Blair confirmed such scenes of informal domesticity when he said in later years: “You think I’m joking, but I’m not. They put the gloves on and stick their hands in the sink. The queen asks if you’ve finished, she stacks the plates up and goes off to the sink.”

But protocol was never really absent. In his autobiography, A Journey, Blair wrote that he found the Balmoral experience to be “a vivid combination of the intriguing, the surreal, and the utterly freaky”, from the personal valet offering to iron his underpants and draw his bath, to the hearty breakfasts “straight out of Trollope or, perhaps better, Walter Scott”.

There was a “routine to everything” he wrote. “The blessing was the stiff drink you could get before dinner,” which he described as “rocket fuel”. “Had it been a dry event, had the queen been teetotaller or a temperance fanatic, I don’t believe I could have got through the weekend.”

Balmoral Castle
The castle in the Scottish Highlands, which was bought by Prince Albert in 1852, sits on a 20,000 hectare estate. Photograph: Tim Graham/Tim Graham Photo Library/Getty Images

Theresa May described her embarrassment at dropping cheese on the ground during one meal. “I picked up the cheese, put it on the plate and put it on the table. I turned round to see that my every move had been watched very carefully by her majesty the queen. I looked at her. She looked at me and she just smiled. And the cheese remained on the table,” she said.

Harold Wilson was said to have loved his visits. Edward Heath, less so, and he was said to have been always short of breath and trying to keep up on the walks.

David Cameron was said to have enjoyed the bracing walks, which offered “a bit of a change from running in the park,” the late queen once told him in a moment captured by documentary makers.

John Major found difficulty in attending to affairs of state while there. He said on one occasion that he found himself talking on the phone to the Italian prime minister. Major explained: “After a while he said, ‘What on earth is wrong with the line, I can’t hear a thing?’. It was the bagpipes. I had been there a few days and utterly forgotten that they were being played, but they were. I’d shut them out, but he couldn’t. [It was] a very difficult conversation with him.”

The original house at Balmoral was purchased in 1852 by Prince Albert for Queen Victoria and was refashioned by the royal couple into the neo-gothic style castle that exists today at the centre of a 20,000 hectare (50,000 acre) estate.

The late queen spent almost every summer there, and for Charles it was a magical place where many happy childhood memories were forged. Many of the royal family’s home movies were shot there.

Charles and Diana spent part of their honeymoon there.

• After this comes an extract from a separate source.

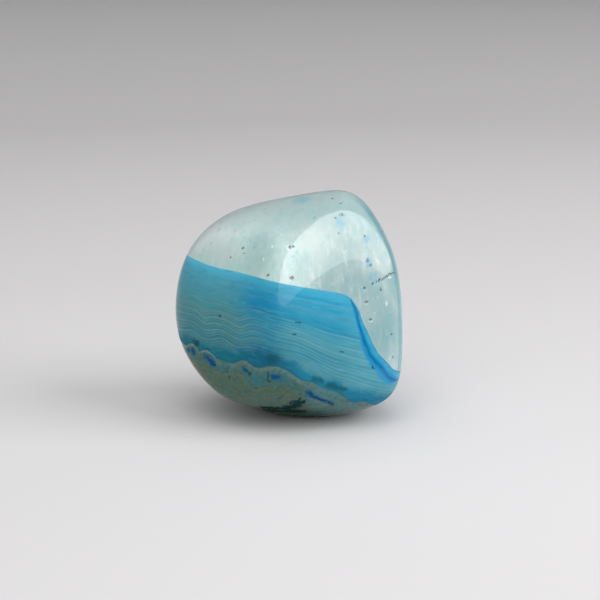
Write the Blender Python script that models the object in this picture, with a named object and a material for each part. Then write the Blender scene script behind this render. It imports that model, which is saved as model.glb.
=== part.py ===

But it was also the backdrop to tragedy, as the place where Princes William and Harry, as young boys, were told the shocking news of their mother’s untimely death.

It was also where the late queen appointed her 15th and final prime minister, Liz Truss, just two days before her death.

A new reign may see some of the late queen’s traditions abandoned. Will the parlour games – which the late queen once noted had been “so nobly endured” by all of her prime ministers – still be obligatory, for example?

Charles, as Prince of Wales, was renowned for offering a variety of guests overnight invitations to stylish dining events at Highgrove, where everything from flower arrangements to the menu would be meticulously planned.

Sunak’s Balmoral visit is likely to have been a mainly social affair, and, like prime ministers before him, he will be encouraged to scale back on work while there.